There’s no denying that Maradona is a compelling figure, but he’s perhaps most impressive here as a sporting genius, nonchalantly performing keep-ups with just his heel in one early scene. Kapadia achieves the genuinely admirable feat of making football truly cinematic, with the help of unique camera angles captured by Maradona’s personal cameramen during his playing days – showcasing The Beautiful Game beyond the comfortable familiarity of how it’s shown on television every weekend.
The football stuff here is more interesting than everything else, with a second half move into a Goodfellas-esque world of gangsters proving to be a side of the story that never lands the punch it almost certainly should. Diego Maradona works best when it examines the intersection between Maradona’s actions on the pitch and his status off it. There’s the infamy of his post-Falklands War ‘Hand of God’ goal against England and, most shockingly, the Italia ’90 match that transformed him from an adopted Neapolitan hero to the person voted “most hated person in Italy”. These events are well known to football fans, but they’re great stories for a reason.
Diego Maradona has Kapadia making a documentary about a living person, rather than a star who was taken from us in tragic fashion.
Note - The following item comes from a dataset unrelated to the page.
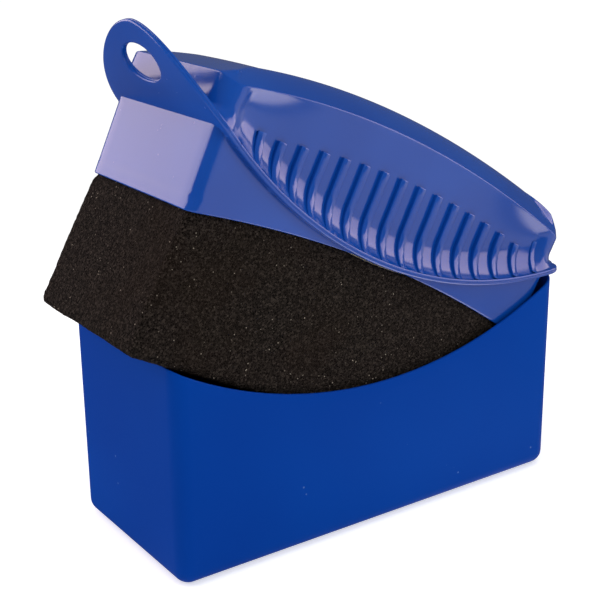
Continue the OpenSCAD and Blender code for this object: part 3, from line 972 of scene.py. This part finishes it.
def build_world():
    """White behind the object for the camera, a soft fill for its surfaces, and dim in reflections."""
    world = bpy.data.worlds.new("studio")
    bpy.context.scene.world = world
    world.use_nodes = True
    tree = world.node_tree
    tree.nodes.clear()
    out = tree.nodes.new("ShaderNodeOutputWorld")
    path = tree.nodes.new("ShaderNodeLightPath")

    def background(colour, strength):
        node = tree.nodes.new("ShaderNodeBackground")
        node.inputs["Color"].default_value = colour
        node.inputs["Strength"].default_value = strength
        return node.outputs[0]

    def choose(ray, other, chosen):
        node = tree.nodes.new("ShaderNodeMixShader")
        for socket, source in zip(node.inputs, (path.outputs[ray], other, chosen)):
            tree.links.new(source, socket)
        return node.outputs[0]

    tint = (0.93, 0.95, 1.0, 1)
    fill, dim = background(tint, WORLD_FILL), background(tint, WORLD_DIM)
    unseen = choose("Is Glossy Ray", fill, dim)
    seen = choose("Is Camera Ray", unseen, background((1, 1, 1, 1), 1.0))
    tree.links.new(seen, out.inputs["Surface"])


def build_lights():
    add_panel("key_overhead", (-0.10, -0.25, 1.0), 0.9, 0.9, 0.7, 1.9, (1.0, 0.98, 0.96), mirrored=False)
    add_panel("left_back", (-0.61, 0.75, 0.36), 0.8, 0.75, 0.50, 3.6, (1.0, 0.80, 0.82))
    add_panel("right", (0.81, -0.46, 0.36), 0.37, 0.28, 0.24, 4.0, (1.0, 0.76, 0.78), lights=False)
    add_panel("front", (0.20, -0.85, 0.45), 0.9, 0.6, 0.6, 1.6, (1.0, 0.99, 0.97), mirrored=False)


def build_camera():
    """Long lens, from the front left and above, at the height of the rim."""
    azimuth, elevation, roll = math.radians(34.33), math.radians(18.99), math.radians(-0.66)
    distance, lens = 0.4624, 78.2
    target = Vector((-0.0098, 0, 0.0756))
    forward = Vector((
        math.sin(azimuth) * math.cos(elevation),
        math.cos(azimuth) * math.cos(elevation),
        -math.sin(elevation),
    ))
    level = Vector((math.cos(azimuth), -math.sin(azimuth), 0))
    up = level.cross(forward)
    right = math.cos(roll) * level + math.sin(roll) * up
    up = right.cross(forward)
    camera = bpy.data.objects.new("camera", bpy.data.cameras.new("camera"))
    bpy.context.scene.collection.objects.link(camera)
    camera.data.lens = lens
    camera.data.clip_start = 0.01
    camera.matrix_world = Matrix.Translation(target - distance * forward) @ Matrix(
        (right, up, -forward)
    ).transposed().to_4x4()
    bpy.context.scene.camera = camera


# ---- put together ----

case = build_case()
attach(case, "case")
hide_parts("case")
dress(case, case_material())

handle = build_handle()
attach(handle, "applicator")
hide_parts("handle")
dress(handle, handle_material())

foam = build_foam()
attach(foam, "applicator")
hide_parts("foam_block")
dress(foam, foam_material())
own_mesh(foam)

dress(frame["nodes"]["foam_glue"], glue_material())

build_floor()
build_world()
build_lights()
build_camera()
scene = bpy.context.scene
scene.view_settings.view_transform = "Standard"
scene.view_settings.look = "None"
As a result, the movie lacks a neat narrative structure and feels like it stops arbitrarily, rather than achieving a natural conclusion. Kapadia focuses on the Napoli years, but never provides much of an idea of where the land lies now in order to tie everything together. This lacks the thematic depth of Kapadia’s two previous films, but especially Amy and its pointed questioning of the audience’s complicity in Amy Winehouse’s decline.
It might not boast the immediate power of his previous films, but Kapadia remains on exciting form with Diego Maradona. This is an effective and consistently entertaining portrait of a legendary figure that admirably attempts to scratch beneath the surface of the character, even if he never quite seems able to chisel through the layers of artifice and pageantry surrounding his dynamic protagonist. It’s a character study surrounded by Antônio Pinto’s score and pieced together with real flair, like an elegant jigsaw, by Kapadia and editor Chris King.
No one makes documentaries like this guy, and we’re lucky to have him behind the camera.